By Nicole Rivard
I commend the Pagosa Daily Post for including a piece about the plight of America’s wild horses.
However, Friends of Animals, unlike other so-called wild horse advocates, does not believe that there are too many wild horses on federal public lands. Therefore, they should not be forcibly drugged with the fertility control pesticide PZP.
What’s missing from the overpopulated wild horse narrative is the truth — that commercialized Western public lands is the real problem, not the wild horse population.
As the media tries to showcase the different characters in this real-life drama, I always walk away feeling like the ones who should be center stage, the wild horses, are diminished. The Bureau of Land Management believes wild horses only have value if they can be adopted out, domesticated, trained and paraded around in a “Wild Spayed Filly Futurity” event, and that is a national disgrace.
As I recently read about that event’s 2019 winner being from the South Steens Herd Management Area in Oregon, my heart sank because I visited there for Friends of Animals in 2016.
I remember seeing wild horse bands interacting and flourishing in their own way, and it was magical. The horses are so present and in tune with each other and the environment — something that should be admired and respected, not destroyed to make room for more doomed cattle and sheep exploited by the meat industry.
Since the passage of the Wild Horse and Burro Act of 1971, wild horses have lost 41 percent of their habitat (20 million acres) and now only exist on public lands in 10 states. The wild horse population is fragmented and isolated in small herds, which creates a real threat to maintaining genetic viability.
The Bureau of Land Management’s assertions that wild horse populations are increasing by some 20% or more each year are not based on sound scientific methodology. But cattle are actually counted, and their numbers are staggering.
Today, upwards of 2 million cattle graze public lands, not to mention, sheep — compared to a measly 79,568 wild horses — and now the government is increasingly authorizing thousands of oil, gas and mineral extraction projects on federally owned properties. The result truly is a crisis—these commercial activities will continue to substantially fragment and reduce the amount of habitat left for western wildlife.

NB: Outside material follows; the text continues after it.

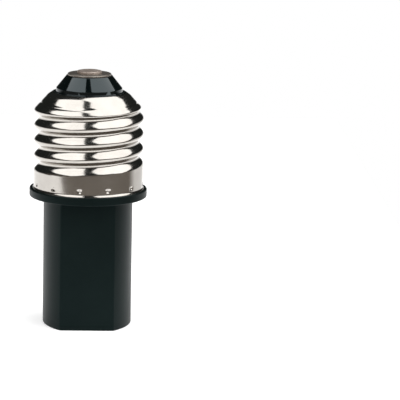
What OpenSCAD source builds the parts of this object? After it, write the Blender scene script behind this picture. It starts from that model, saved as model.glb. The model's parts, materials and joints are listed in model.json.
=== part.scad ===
// Adapter that screws into a lamp holder and offers a keyed plug-in socket.
// It stands on the mouth of its tube, with the screw shell and the centre contact on top.
// The mouth is at z = 0, the screw axis is Z, and the two flats of the tube face +Y and -Y.

/* [Tube] */
// Length of the tube, from its mouth to the flange
tube_h = 31; // [28:0.5:40]
// Width of the tube across its two round sides
tube_w = 21.3; // [20.6:0.1:22]
// Width of the tube across its two flats
tube_flats = 20.15; // [19.6:0.05:20.8]
// Radius of the two round sides
side_r = 14; // [12.5:0.25:16]
// Wall of the tube
tube_wall = 1.4; // [1:0.1:1.8]
// Chamfer round the outside of the mouth
mouth_chamfer = 0.25; // [0.1:0.05:0.4]
// Chamfer that leads a plug into the mouth
lead_in = 0.5; // [0.2:0.1:0.8]

/* [Socket floor] */
// Depth of the socket, from the mouth to its floor
socket_depth = 21.5; // [18:0.5:23]
// Thickness of the floor that carries the contacts
floor_t = 3; // [2:0.5:4]
// Thickness of the rib that stands between the contacts
rib_t = 1.6; // [1:0.1:2]
// Depth of the rib's edge below the mouth
rib_depth = 10; // [7:0.5:14]

/* [Flange and spigot] */
// Radius of the flange
flange_r = 14.05; // [13.6:0.05:15]
// Thickness of the flange
flange_t = 2; // [1.4:0.1:3]
// Chamfer on both edges of the flange
flange_chamfer = 0.3; // [0.1:0.1:0.5]
// Height of the thick collar inside the shell's skirt
collar_h = 3.2; // [2.6:0.1:3.6]
// Height of the taper at the top of the collar
collar_taper = 0.6; // [0.3:0.1:0.8]
// Height of the spigot above the flange
spigot_h = 18; // [17:0.1:18.5]
// Wall of the spigot inside the thread
spigot_wall = 1.9; // [1.2:0.1:2.2]
// Radius of the wire chamber behind the socket floor
chamber_r = 8.6; // [7.6:0.1:9]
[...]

The BLM has proved to be incompetent when it comes to protecting wild horses. It’s time to entirely restrict cattle and sheep from grazing in wild horse Herd Management Areas (HMAs) and to amend the WHBA to allow wild horses to be returned or relocated to Herd Areas in states where wild horses have been wiped out. It’s time to increase grazing fees and protect natural predators such as mountain lions, as well as adjust outdated appropriate management levels to accommodate more horses
The BLM should be encouraging ecotourism by promoting wildlife watching of wild horses and other species out West instead of wiping out every specie deemed a threat to ranching.
And I don’t mean promoting wildlife watching by creating more paved roads, but rather by simply putting up some signs to point people in the right direction as their feet touch the earth while hiking.
I’ll never forget that a BLM employee at the Burns District office in Oregon actually told me the best place to see wild horses in Oregon is in the Wild Horse Corral holding prison.
Let’s face it, wild horses aren’t the problem. The BLM is.
Nicole Rivard is a correspondent with Friends of Animals.